The downloaded files correspond to the sample_profile_ID stated in the config.py dictionary. Alternatively, if you already have these files, copy them into vendor/pbsim3 and edit the value of the dictionary in config.py under the key sample_pofile_ID. You can also create a new profile by editting values in the dictionary in config.py under the keys sample_pofile_ID and sample_file. Make sure to provide a unique ID for sample_profile_ID, and a path to an existing FASTQ file for sample_file. For more information, check PBSIM3.

Step 4. Finally, run the generate_data.py script:

python generate_data.py --datadir <datadir> --chrdir <chrdir> --asm <asm> --threads <threads>

  <datadir>
    path to directory where the generated data will be saved
  <chrdir>
    path to directory where the chromosome references are stored
  <asm>
    assembler used for the assembly graph construction [hifiasm|raven]
  <threads>
    number of threads used for running the assembler

Split the generated data into training and validation datasets.

Once the data has been generated and stored in the main database (the <datadir> that you provided in the previous step), you have to split it into training and validation datasets. This will copy data from the main database <datadir> into <savedir> (see below). Run the following command:

python split_data.py --datadir <datadir> --savedir <savedir> --name <name> --asm <asm>
  <datadir>
    path to directory where the generated data is saved
  <savedir>
    path to directory where the trainig/validation datasets will be copied
  <name>
    name assigned to the training and validation datasets
  <asm>
    assembler used for the assembly graph construction [hifiasm|raven]

Once all the data is copied, the script will print out the full paths of the training and validation directories. You can provide those paths as arguments to train.py script (see the next step).

Train the model

python train.py --train <train> --valid <valid> --asm <asm>
  
  <train>
    Ppth to directory where the training data (provided by split_data.py)
  <valid>
    path to directory where the validation data (provided by split_data.py)
  <asm>
    assembler used to generate the training data [hifiasm|raven]

  optional:
    --name <name>
      name of the model that will be trained (default: date/time of execution)
    --overfit
      overfit on the training data
    --resume
      resume from a checkpoint, the <name> option has to be specified
    --dropout <dropout>
      dropout for training the model (default: 0)
    --seed <seed>
      seed for training the model (default: 1)

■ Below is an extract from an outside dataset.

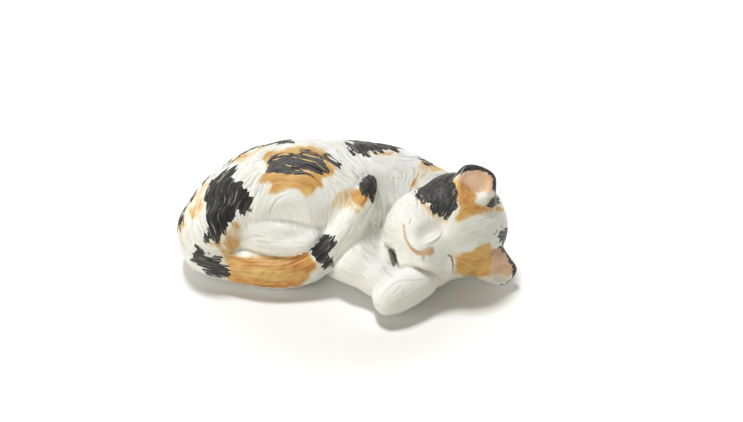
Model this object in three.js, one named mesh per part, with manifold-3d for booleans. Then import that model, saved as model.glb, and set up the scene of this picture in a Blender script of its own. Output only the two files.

By default, the trained models and checkpointbs will be saved in the models and checkpoints directories, respectively. This can be changed in config.py. The name under which the model and checkpoint are saved is, by default, the timestamp of the run, if argument --name is not specified.

Reproducibility

All the results in the paper can be reproduced by downloading the relevant data (link in the manuscript) and following the steps in the Usage section. Use the default weights for the model, available under weights/weights.pt.